Single by Alan Jackson

from the album A Lot About Livin' (And a Little 'bout Love)
- B-side: "I Don't Need the Booze (To Get a Buzz On)"
- Released: May 17, 1993
- Recorded: 1992
- Genre: Country
- Length: 2:27 (album version) 3:56 (extended mix) 4:06 (extended remix/video mix) 3:06 (Remix)
- Label: Arista Nashville 20962
- Songwriters: Alan Jackson Jim McBride
- Producer: Keith Stegall

Alan Jackson singles chronology
| "Tonight I Climbed the Wall" (1993) | "Chattahoochee" (1993) | "Mercury Blues" (1993) |

Music video
- "Chattahoochee" on YouTube

= Chattahoochee (song) =

"Chattahoochee" is a song co-written and recorded by American country music artist Alan Jackson. It was released in May 1993 as the third single from his album A Lot About Livin' (And a Little 'bout Love). The album is named for a line in the song itself. Jackson wrote the song with Jim McBride. It is one of Jackson's most popular and well-known country songs, being included on his 2015 box set Genuine: The Alan Jackson Story.

"Chattahoochee" also received CMA awards for Single of the Year and Song of the Year.

==Background and writing==
Alan Jackson talks about the song in the liner notes for his 1995 compilation album, The Greatest Hits Collection: "Jim McBride and I were trying to write an up-tempo song and Jim came in with the line 'way down yonder on the Chattahoochee'. It kind of went from there. It's a song about having fun, growing up, and coming of age in a small town - which really applies to anyone across the country, not just by the Chattahoochee. We never thought it would be as big as it's become."

==Content==
The song is uptempo and talks about growing up and falling in love along the Chattahoochee River that flows from northern Georgia and forms part of the borders that Georgia shares with both Alabama and Florida.

==Critical reception==
Kevin John Coyne of Country Universe gave the song an A grade, saying that the song could have performed well because it "looked back on the innocence of adolescence with bemusement and fondness for that transitional period of life."

==Music video==
The music video was directed by Martin Kahan, premiered in May 1993, and uses the extended remix of the song. The video is remembered for Jackson water-skiing in his red cowboy boots and red life vest.

==Chart performance==
"Chattahoochee" debuted at No. 72 on the U.S. Billboard Hot Country Singles & Tracks for the week of May 15, 1993. It also peaked at No. 46 on the Billboard Hot 100, becoming Jackson's first Hot 100 entry. It was certified three-times platinum by the Recording Industry Association of America.

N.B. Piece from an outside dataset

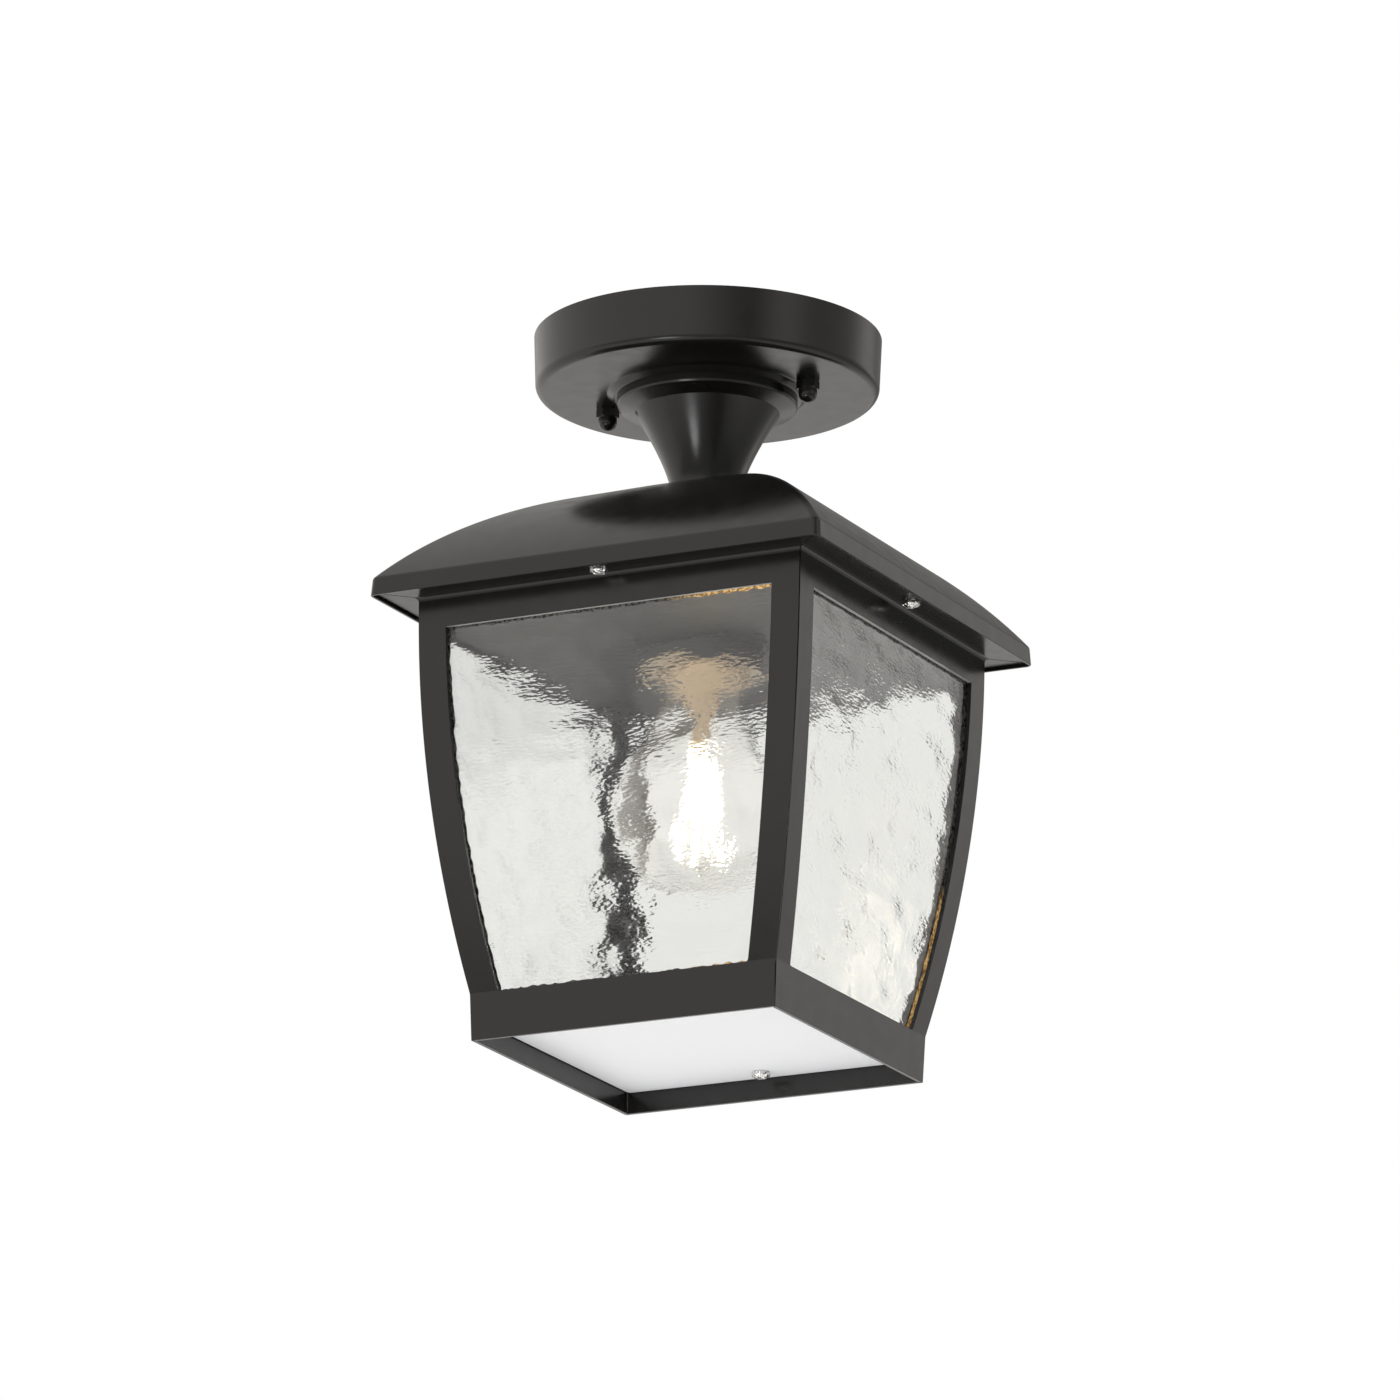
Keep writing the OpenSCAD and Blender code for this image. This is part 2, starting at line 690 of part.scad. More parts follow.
// Everything the front panel can fill: a wedge from the axis, each mitre cut back by gap
module panel_wedge(gap, z0, z1) {
    reach = roof_w;
    translate([0, -gap * sqrt(2), z0]) linear_extrude(height = z1 - z0)
        polygon([[0, 0], [-reach, -reach], [reach, -reach]]);
}
module bowed_sheet() {
    intersection() {
        difference() {
            bow(0, 0);
            bow(cage_wall, 0);
        }
        translate([-cage_top_w, -cage_top_w, fold_z]) cube([2 * cage_top_w, cage_top_w, cage_h + cage_wall]);
    }
}
module across(points) {
    rotate([90, 0, 90]) linear_extrude(height = BIG, center = true) polygon(points);
}
module skirt_sheet() {
    across([
        [-fold_half, fold_z],
        [-skirt_half, skirt_z],
        [-skirt_half + cage_wall, skirt_z],
        [-fold_half + cage_wall, fold_z]
    ]);
}
// Flange turned outwards under the roof, with the small bend where it leaves the face
module soffit_sheet() {
    r = soffit_bend_r;
    bend = reversed(arc([-cage_half - r, -r], r, 0, 90, 6));
    translate([0, 0, soffit_z]) across(concat(
        [[-soffit_half, 0], [-soffit_half, cage_wall], [-cage_half + cage_wall, cage_wall]],
        [[-cage_half + cage_wall, -r - 0.2], [-cage_half + 0.1, -r - 0.2]],
        bend
    ));
}
module panel(turn) {
    color([0.14, 0.14, 0.14]) rotate(turn) union() {
        intersection() {
            panel_wedge(seam_w / 2, fold_z, soffit_z + cage_wall);
            difference() {
                union() {
                    difference() {
                        bowed_sheet();
                        window_opening();
                    }
                    soffit_sheet();
                }
                translate([0, -eave_screw_r, soffit_z - 1]) cylinder(d = screw_d + 0.4, h = cage_wall + 2);
            }
        }
        intersection() {
            panel_wedge(0, skirt_z, fold_z);
            skirt_sheet();
        }
    }
}
module panel_front() { panel(0); }
module panel_right() { panel(90); }
module panel_back() { panel(180); }
module panel_left() { panel(270); }

// Flat plate that closes the cage under the roof and rests on the upper clips
module cover_plate() {
    half = half_at(cover_z) - cage_wall - 2 * SEAT;
    color([0.2, 0.2, 0.2]) difference() {
        slab(cover_z, cover_z + cover_t, half);
        translate([0, 0, cover_z - 1]) cylinder(d = cup_d + 1.2, h = cover_t + 2);
    }
}

// Bent panes of rippled glass, seated against the inside of the bowed sheets
module pane(turn) {
    color([0.8, 0.85, 0.85, 0.35]) rotate(turn) intersection() {
        difference() {
            bow(glass_in, 0);
            bow(glass_in + glass_t, 0);
        }
        window_prism(glass_overlap, glass_z, glass_top_z);
    }
}
module glass_front() { pane(0); }
module glass_right() { pane(90); }
module glass_back() { pane(180); }
module glass_left() { pane(270); }

// Folded clips in the four upright corners: two legs press on the panes and a web is welded to the corner.
// The upper ones carry the cover plate; the lower ones stand on the gussets, hidden by the skirt
module clip_level(z0, z1) {
    inset = glass_in + glass_t + SEAT;
    open_half = half_at((z0 + z1) / 2) - inset - clip_leg;
    web = clip_t / sqrt(2);
    h = z1 - z0;
    intersection() {
        slab(z0, z1);
        union() {
            difference() {
                intersection_for (a = SIDES) bow(inset, a);
                intersection_for (a = SIDES) bow(inset + clip_t, a);
                for (a = [0, 90]) rotate(a) translate([-BIG / 2, -open_half, z0 - h])
                    cube([BIG, 2 * open_half, 3 * h]);
            }
            difference() {
                intersection_for (a = SIDES) bow(cage_wall + SEAT, a);
                intersection_for (a = SIDES) bow(inset + clip_t / 2, a);
                for (a = SIDES) rotate(a) translate([0, -web, z0 - h]) linear_extrude(height = 3 * h)
                    polygon([[0, 0], [BIG, -BIG], [-BIG, -BIG]]);
            }
        }
    }
}
module glass_clips() {
    color([0.15, 0.15, 0.15]) {
        clip_level(cover_z - clip_h, cover_z);
        clip_level(glass_z, fold_z - clip_drop);
    }
}

// Gussets across the skirt's corners: the panes stand on them
module corner_gussets() {
    top = glass_z - SEAT;
    c = fold_half - cage_wall - skirt_draft * (glass_drop + gusset_t) / skirt_h - SEAT;
    color([0.15, 0.15, 0.15]) for (a = SIDES) rotate(a) translate([0, 0, top - gusset_t])
        linear_extrude(height = gusset_t) polygon([[c, -c], [c - gusset_leg, -c], [c, -c + gusset_leg]]);
}

// Bottom plate of opal plastic, its tabs and its screws
module plate_tabs() {
    z = opal_z + opal_t;
    wall_y = skirt_half + skirt_draft * opal_recess / skirt_h - cage_wall - SEAT;
    reach = wall_y - opal_screw_r + tab_edge;
    color([0.15, 0.15, 0.15]) for (a = [0, 180]) rotate(a) difference() {
        union() {
            translate([-tab_w / 2, -wall_y, z]) cube([tab_w, reach, tab_t]);
            translate([-tab_w / 2, -wall_y, z]) cube([tab_w, tab_t, tab_h]);
        }
        translate([0, -opal_screw_r, z - 1]) cylinder(d = screw_d + 2 * RUN, h = tab_t + 2);
    }
}
module opal_plate() {
    color("white") difference() {
        slab(opal_z, opal_z + opal_t, skirt_half - cage_wall - SEAT);
        for (a = [0, 180]) rotate(a) translate([0, -opal_screw_r, opal_z - 1])
            cylinder(d = screw_d + 0.4, h = opal_t + 2);
    }
}
module plate_screws() {
    color("silver") for (a = [0, 180]) rotate(a) translate([0, -opal_screw_r, 0])
        pan_screw(screw_d, screw_head_d, screw_head_h, plate_screw_l, opal_z);
}

// Wires: a round tube swept along a smooth line through hand-set points
function curve_point(a, b, c, d, t) =
    0.5 * (2 * b + (c - a) * t + (2 * a - 5 * b + 4 * c - d) * t * t + (3 * b - a - 3 * c + d) * t * t * t);
function smooth_line(p, n) = concat(
    [for (i = [0:len(p) - 2]) for (k = [0:n - 1])
        curve_point(p[max(i - 1, 0)], p[i], p[i + 1], p[min(i + 2, len(p) - 1)], k / n)],
    [p[len(p) - 1]]
);
function heading(p, i) = unit(p[min(i + 1, len(p) - 1)] - p[max(i - 1, 0)]);
function squared(u, t) = unit(u - (u * t) * t);
function side_vectors(p, i, u) =
    i == len(p) ? [] : let (s = squared(u, heading(p, i))) concat([s], side_vectors(p, i + 1, s));
module wire(route) {
    line = smooth_line(route, WIRE_STEPS);
    side = side_vectors(line, 0, [1, 0.1, 0.05]);
    n = WIRE_SIDES;
    points = [for (i = [0:len(line) - 1]) for (k = [0:n - 1])
        let (a = 360 * k / n, t = heading(line, i))
        line[i] + wire_d / 2 * (cos(a) * side[i] + sin(a) * cross(t, side[i]))];
    faces = concat(
        [[for (k = [0:n - 1]) k]],
        [for (i = [0:len(line) - 2]) for (k = [0:n - 1]) each [
            [i * n + k, (i + 1) * n + k, i * n + (k + 1) % n],
            [i * n + (k + 1) % n, (i + 1) * n + k, (i + 1) * n + (k + 1) % n]
        ]],
        [[for (k = [n - 1:-1:0]) (len(line) - 1) * n + k]]
    );
    polyhedron(points = points, faces = faces, convexity = 4);
}
// Route from a pole of the block, over the end of the tube and down it to a holder terminal
function feed_route(pole, lane, side) = [
    [pole * pole_pitch, block_y + 4, pole_z],
    [pole * pole_pitch, block_y - 2, pole_z],
    [pole * pole_pitch * 0.5 + lane, 5, pole_z + 0.5],
    [lane, 0.6, tube_top_z + 1],
    [lane, 0, tube_top_z - 4],
    [lane, 0, tube_end_z + 2],
    [lane + side * 0.5, 0, tube_end_z - 1.5],
    [side * terminal_x * 0.7, 0, terminal_top_z + 3],
    [side * terminal_x, 0, terminal_top_z + 0.5],
    [side * terminal_x, 0, terminal_top_z - 2]
];
module live_wire() { color("saddlebrown") wire(feed_route(1, 1.7, 1)); }
module neutral_wire() { color("royalblue") wire(feed_route(0, -1.7, -1)); }
module earth_wire() {
    loop_z = -bracket_t - earth_head_h - SEAT - wire_d / 2;
    color("yellowgreen") wire([
        [-pole_pitch, block_y + 4, pole_z],
        [-pole_pitch, block_y - 2, pole_z],
        [-pole_pitch - 5, 5, pole_z + 0.6],
        [earth_screw_x / 2 - 6, 1, loop_z - 0.6],
        [earth_screw_x + earth_head_r, 0, loop_z],
        [earth_screw_x - 1, 0, loop_z]
    ]);
}

ceiling_bracket();
bracket_studs();
stud_locknuts();
canopy();
cap_nuts();
terminal_block();
terminal_screws();
earth_screw();
threaded_tube();
canopy_washer();
canopy_nut();
stem();
roof();
roof_washer();
roof_nut();
eave_tabs();
eave_screws();
holder_nuts();
holder_cup();
holder_body();
holder_sleeve();
holder_contact();
holder_terminals();
bulb_globe();
bulb_cap();
bulb_insulator();
bulb_contact();
bulb_mount();
bulb_filaments();
bulb_leads();
panel_front();
panel_right();
panel_back();
panel_left();
cover_plate();
glass_front();
glass_right();
glass_back();
glass_left();
glass_clips();
corner_gussets();
plate_tabs();
opal_plate();
plate_screws();
live_wire();
neutral_wire();
earth_wire();
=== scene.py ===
"""Looks of the outdoor ceiling lantern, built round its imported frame.

Metres, in the frame's axes: origin at the centre of the ceiling face, +Z up, front face towards -Y.
"""
import json
import math

import bmesh
import bpy
from mathutils import Matrix, Vector, noise

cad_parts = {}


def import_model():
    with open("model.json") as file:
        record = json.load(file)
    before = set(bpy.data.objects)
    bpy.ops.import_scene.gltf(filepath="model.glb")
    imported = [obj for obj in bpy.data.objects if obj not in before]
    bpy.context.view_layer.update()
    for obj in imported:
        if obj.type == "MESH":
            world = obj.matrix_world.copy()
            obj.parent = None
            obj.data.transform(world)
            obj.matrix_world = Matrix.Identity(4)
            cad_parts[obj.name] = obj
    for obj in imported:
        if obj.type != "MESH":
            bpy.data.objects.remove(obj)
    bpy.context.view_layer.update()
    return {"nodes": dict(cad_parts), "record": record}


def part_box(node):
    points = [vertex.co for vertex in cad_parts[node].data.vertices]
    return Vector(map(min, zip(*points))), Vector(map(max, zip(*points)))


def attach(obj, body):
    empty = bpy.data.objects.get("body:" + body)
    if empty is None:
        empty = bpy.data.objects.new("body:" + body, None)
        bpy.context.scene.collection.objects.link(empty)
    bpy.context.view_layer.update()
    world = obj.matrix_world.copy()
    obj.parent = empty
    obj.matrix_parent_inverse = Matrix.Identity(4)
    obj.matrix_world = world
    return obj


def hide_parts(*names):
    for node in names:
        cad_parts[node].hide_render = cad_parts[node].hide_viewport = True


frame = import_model()

MM = 0.001
SAME_POINT = 1e-7
TURN = 2 * math.pi
QUARTERS = {"front": 0, "right": 1, "back": 2, "left": 3}
LANTERN = "lantern"
BULB = "bulb"
PLATE = "bottom_plate"
SECOND_MATERIAL = 1

# Sizes that several pieces share
SHEET = 1.5 * MM
THIN_SHEET = 1.2 * MM
TUBE_HOLE_R = 5.05 * MM


# Sizes read from the frame
def low(name):
    """Lowest corner of a frame node's box."""
    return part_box(name)[0]


def high(name):
    """Highest corner of a frame node's box."""
    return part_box(name)[1]


CANOPY_RIM_R = high("canopy").x
STEP_Z = low("canopy").z
CROWN_Z = high("roof").z
FASCIA_Z = low("roof").z
ROOF_HALF = high("roof").x
SOFFIT_HALF = -low("panel_front").y
SOFFIT_Z = high("panel_front").z - SHEET
SKIRT_Z = low("panel_front").z
GLASS_TOP_Z = high("glass_front").z
GLASS_LOW_Z = low("glass_front").z
TIP_Z = low("bulb_globe").z
GLOBE_R = high("bulb_globe").x
NECK_TOP_Z = high("bulb_globe").z
CUP_R = high("holder_cup").x
CUP_TOP_Z = high("holder_cup").z
RIM_Z = low("holder_body").z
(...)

| Chart (1993) | Peak position |
|---|---|
| Canada Country Tracks (RPM) | 1 |
| US Billboard Hot 100 | 46 |
| US Hot Country Songs (Billboard) | 1 |

===Year-end charts===

| Chart (1993) | Position |
|---|---|
| Canada Country Tracks (RPM) | 8 |
| US Country Songs (Billboard) | 1 |

== Certifications ==

| Region | Certification | Certified units/sales |
| New Zealand (RMNZ) | Platinum | 30,000^{‡} |
| United States (RIAA) | 5× Platinum | 5,000,000^{‡} |
^{‡} Sales+streaming figures based on certification alone.